# Where to buy cheap XC colours/sets??



## JustKickOn (22 April 2012)

Evening all

Just wondering if anyone can recommend me a site where I can buy cheap, or at least reasonably priced cross country colours?? 

Mainly base layer/ hat silk I'm looking for. Wanting to get saddle cloth too, budget is around £50 pushing it for the lot... Am I being hopeful with that? 

Thanks
L


----------



## kirstyhen (22 April 2012)

www.custom-xc.com

I have a hat silk and long sleeved rugby shirt from them for about 50/60 quid.


----------



## georgiegirl (22 April 2012)

I received a set from super x country and was very pleasantly suprised!

Base layer tops and matching hatsilks come in at about £45


----------



## Rowreach (22 April 2012)

I've just ordered from Treehouse Sporting Colours £52 for hat cover and xc shirt.  Really easy to customise and lots of colours and options available.  They rang me almost instantly to confirm the order and delivery is about 2 weeks from order.


----------



## JustKickOn (22 April 2012)

Thanks all, really liking the look of custon xc, can make whatever you want essentially!  Brilliant!


----------



## dafthoss (22 April 2012)

Running top from one of those constantly closing down sports shops and a hkm numnah.

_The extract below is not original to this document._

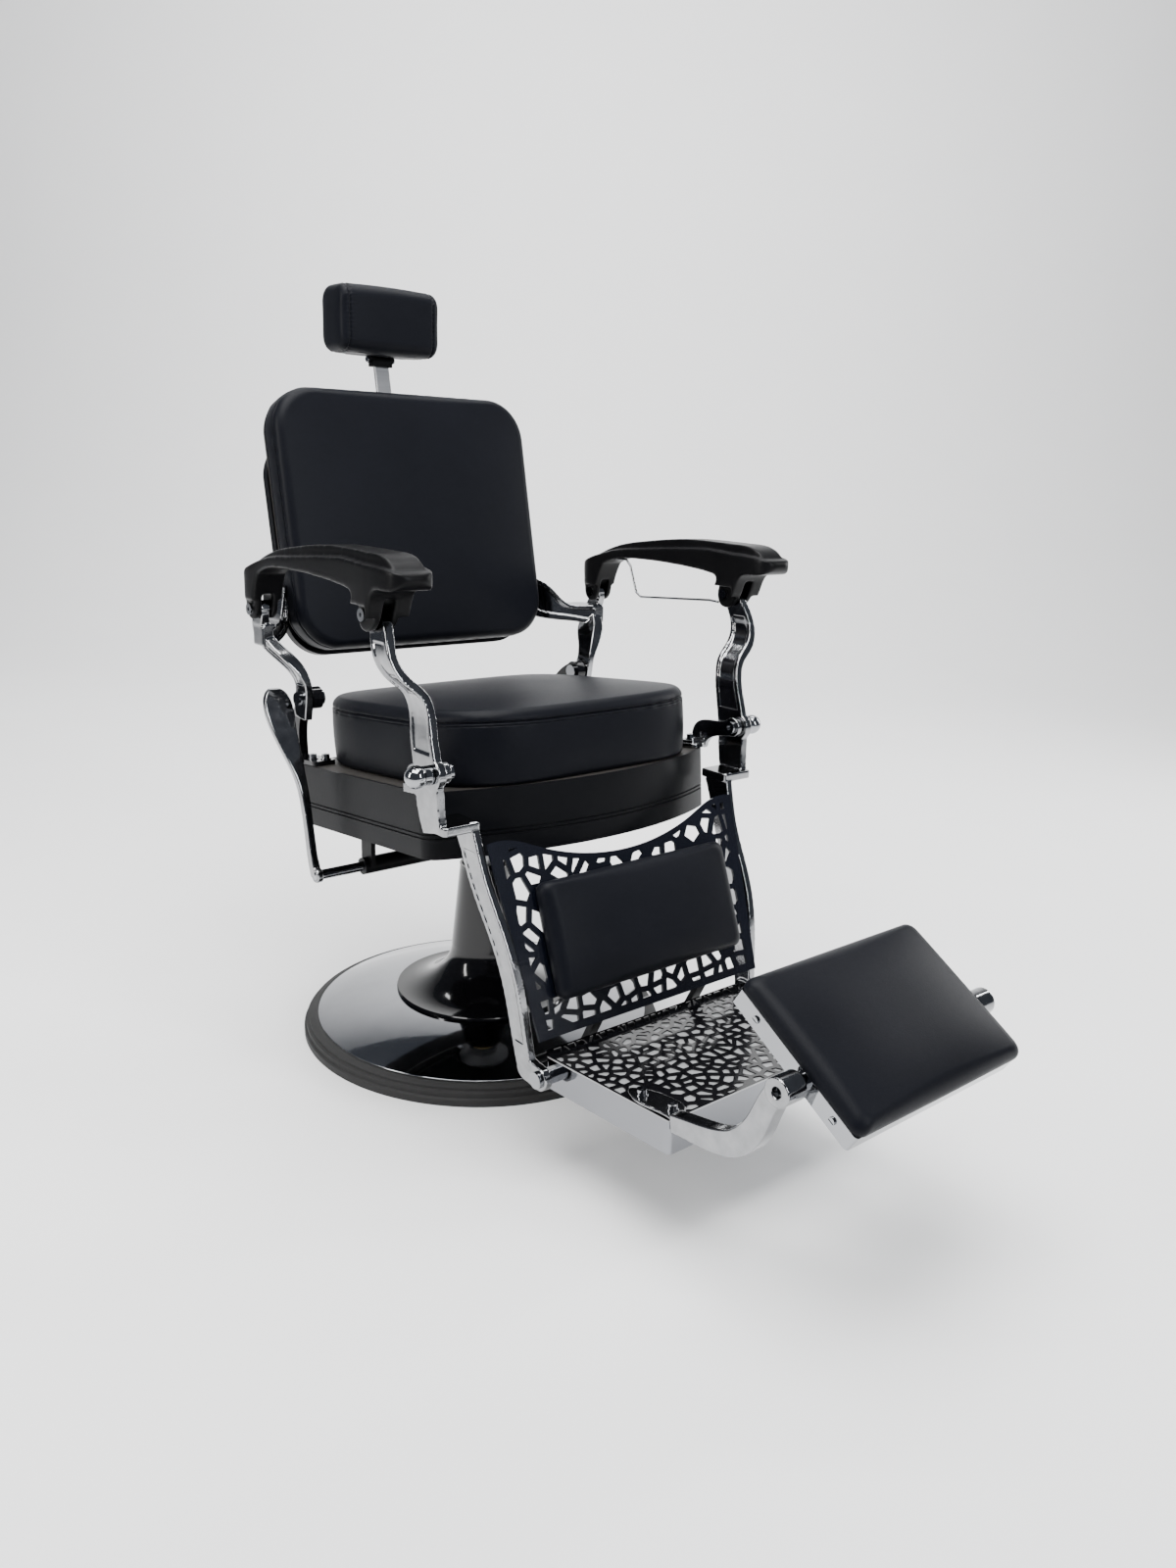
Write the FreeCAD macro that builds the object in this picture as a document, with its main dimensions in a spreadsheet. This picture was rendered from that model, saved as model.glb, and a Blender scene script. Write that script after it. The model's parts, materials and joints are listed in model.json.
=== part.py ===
import FreeCAD, Part
import Sketcher
import math
import os
import random
import re

V = FreeCAD.Vector
X_AXIS = V(1, 0, 0)
Z_AXIS = V(0, 0, 1)

# Driving dimensions in millimetres and degrees.
# The sitter faces -Y and Z is up; the column's axis is the Z axis and the floor is Z = 0.
SIZES = {
    # base and hydraulic column
    "base_radius": 315,
    "plate_radius": 288,
    "plate_thickness": 12,
    "boss_radius": 60,
    "boss_height": 30,
    "ring_height": 30,
    "dish_wall": 2.5,
    "dish_top": 66,
    "flare_radius": 154,
    "flare_lip": 6,
    "flare_wall": 4,
    "waist_radius": 78,
    "waist_height": 102,
    "neck_radius": 57,
    "neck_height": 149,
    "column_radius": 44,
    "column_top": 296,
    "cylinder_radius": 34,
    "cylinder_bore": 28,
    "gland_radius": 38,
    "gland_height": 16,
    "rod_radius": 24,
    "rod_bottom": 62,
    "rod_top": 322,
    "spigot_radius": 18,
    "spigot_length": 28,
    "washer_thickness": 2,
    "washer_radius": 30,
    "head_radius": 40,
    "running_clearance": 0.05,
    "face_clearance": 0.3,
    "casting_clearance": 1.2,
    # seat
    "pan_top": 494,
    "pan_tilt": 5.71,
    "pan_half_width": 276,
    "pan_rear": 160,
    "pan_corner": 245,
    "pan_front": 318,
    "pan_corner_radius": 32,
    "pan_height": 98,
    "pan_wall": 4,
    "board_thickness": 10,
    "cushion_half_width": 247,
    "cushion_half_depth": 236,
    "cushion_centre": -67,
    "cushion_height": 108,
    "cushion_squareness": 3.9,
    # front and rear hinge points
    "front_hub_y": -303,
    "front_hub_z": 562,
    "rear_hub_y": 95,
    "rear_hub_z": 598,
    "hub_pin_radius": 8,
    "post_thickness": 13,
    "post_gap": 15,
    "rear_arm_y": 122,
    "rear_arm_z": 741,
    "front_arm_y": -226,
    "front_arm_z": 771,
    "arm_centre": 340,
    "arm_slot": 17,
    "arm_pin_radius": 6,
    "linkage_clearance": 2.6,
    # backrest, measured along its own lean
    "back_lean": 12.5,
    "back_bottom_y": 206,
    "back_bottom_z": 652,
    "back_half_width": 247,
    "back_foot": 3,
    "back_height": 431,
    "back_forward": 45,
    "back_pad": 57,
    "back_board": 6,
    "back_shell": 16,
    "back_corner": 70,
    "shell_height": 362,
    # headrest
    "bar_width": 29,
    "bar_thickness": 6,
    "bar_depth": 26,
    "bar_bottom": 250,
    "socket_bottom": 198,
    "socket_wall": 2,
    "bar_clearance": 0.4,
    "headrest_pivot": 506,
    "headrest_half_width": 95,
    "headrest_depth": 80,
    "headrest_height": 108,
    # leg frame and footplate
    "foot_hinge_y": -457,
    "foot_hinge_z": 152,
    "foot_pin_radius": 7,
    "barrel_radius": 12,
    "barrel_width": 15.5,
    "panel_y": -368,
    "panel_z": 400,
    "panel_lean": 21,
    "panel_thickness": 4,
    "panel_bottom": 214,
    "panel_shoulder": 67,
    "panel_cell": 27,
    "web": 8.5,
    "calf_half_width": 179,
    "calf_height": 166,
    "calf_thickness": 24,
    "plate_half_width": 199,
    "plate_length": 250,
    "plate_depth": 45,
    "plate_rear_y": -436,
    "plate_rear_z": 169,
    "plate_lean": 3.66,
    "tray_wall": 3,
    "tread_cell": 19,
    "tread_web": 6.5,
    # flip pad
    "flip_y": -855,
    "flip_z": 305,
    "flip_lean": 31.6,
    "flip_half_width": 160,
    "flip_rear": 128,
    "flip_front": 87,
    "flip_wall": 3,
    "flip_pad": 21,
    "flip_hub_radius": 18,
    "flip_shaft_radius": 10,
    "pad_arm_thickness": 22,
    # pump lever
    "lever_y": 20,
    "lever_z": 327,
    "lever_rod_radius": 8,
    "lever_plane": 310,
    "lever_thickness": 10,
}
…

Probably cost me under £30 for the lot just need to get a hat silk but I'm waiting untill he is good before then .


----------



## tinap (22 April 2012)

Nag rags, pretty cheap & daughters still looks like New after 4years!


----------



## kerilli (22 April 2012)

rash vest or running vest, rash vests on ebay are cheap. there are loads of manufacturers of cheap silks. i think you'd easily do it for under £30.


----------



## MinxGTi (22 April 2012)

GGGear are very good and cheaply priced


----------



## LansdownK310 (23 April 2012)

Put your own together... I have a fluro pink and black l/s running top (£10 ebay) with a black silk with fluro pink stars (£10 ebay). By the time you add a number bib and your body protector its really only the bottom bit of your arms you can see.


----------



## wench (23 April 2012)

Running tops are great for underneath - and they are cheap to! 

Had to admit though I have a rugby shirt done up with patterns down the arm (this was about £25)!

Cheap saddlecloth, cheap hat cover!


----------



## JustKickOn (23 April 2012)

May have gone a little over board.. custom XC now have £50 of my student loan spend on a hat cover and base layer top. I am expecting to receive some fab XC colours that will match pony's rug and saddle cloth!! Black base colour, with yellow and red stars, and a red pom pom on the hat   (I've always wanted a cover with a pom pom..) 

Better get some more shifts at work....

ETA: Justification for spending so much? They'll last as I won't be wearing them all of the time. And because they're pretty


----------